Dear 2020: Piyush Mishra’s open letter to the coming year

I want artists to become more responsible and not use their creative freedom to peddle soft-porn

brunch Updated: Dec 28, 2019, 23:05 IST
Piyush Mishra
Piyush Mishra
Hindustan Times
Piyush Mishra returned to theatre this year with his musical, Gagan Damama Bajyo;  location courtesy: Prithvi Theatre
Piyush Mishra returned to theatre this year with his musical, Gagan Damama Bajyo; location courtesy: Prithvi Theatre(Brahms Dirsipo)

Dear 2020,

The Censorship Vs Creative freedom debate is possibly one of the longest running ones and it will not end any time. But I absolutely don’t agree to the view that creative freedom should be absolute. Censorship is important because without that anyone will be putting out anything in the public domain under the garb of ‘creative content’. Without censorship, it will become a jungle raj, a free-for-all! In fact, I am already seeing something similar happening in the web series space. Things are increasingly taking a bizarre turn. There are web series that are misusing the lack of censorship and putting out random nudity, sex scenes, and extreme violence in the name of hard-hitting content. But often these are only used to grab eyeballs and serve no other purpose in the story. In fact, there is one such web series that I have sang the title song for, I had no idea that it will turn out to be a compilation of rural sex stories.

“Raj Kumar Hirani’s films were bold commentaries on society, and were all mass hits!”

There are countries like Sweden that have no censorship. But our ground realities are very different from them. Censorship and its mandate should be based on the norms and values of the country and updated as the society progresses. Advocating the total abolishment of censorship is no less dangerous than the smothering censorship during Emergency period. The world does not work in extremes, there needs to be a middle path. The censor board needs to be formed with the right kind of people and should represent a cross section of the society.

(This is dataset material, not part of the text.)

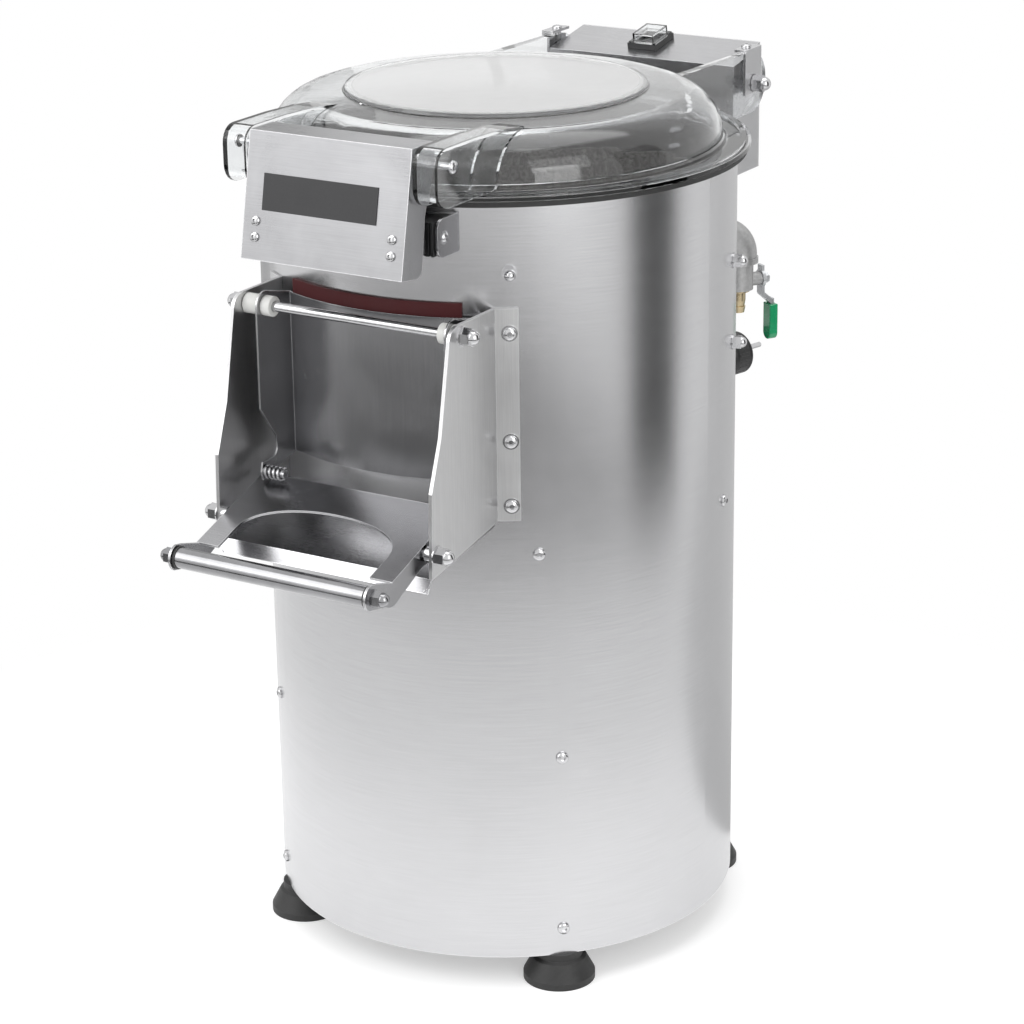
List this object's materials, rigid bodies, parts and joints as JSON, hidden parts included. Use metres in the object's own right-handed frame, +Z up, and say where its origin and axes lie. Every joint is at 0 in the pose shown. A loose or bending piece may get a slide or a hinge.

“Advocating the total abolishment of censorship is no less dangerous than the smothering censorship during Emergency period”

Also, I don’t think there is some serious attack on creative freedom in India today. A film like Udta Punjab (2016) was eventually passed with just one cut. This would be unthinkable 10 years back. I think we are far more liberal today. Also, there are ways to say the same thing in a different manner. Look at the cinema of Raj Kumar Hirani, apart from PK (2014), which got into trouble with the censor board for nudity, none of his five films got the snip and yet all were bold commentaries on the society. The problem is that today most people want to create controversial content just to get some easy publicity. Also, you don’t need to be derogatory to prove a point. If you simply want to be blatant and offensive then you are on a very wrong track to begin with.

Having said that, political content can land you in some trouble but that is nothing new, it has been the same under every regime.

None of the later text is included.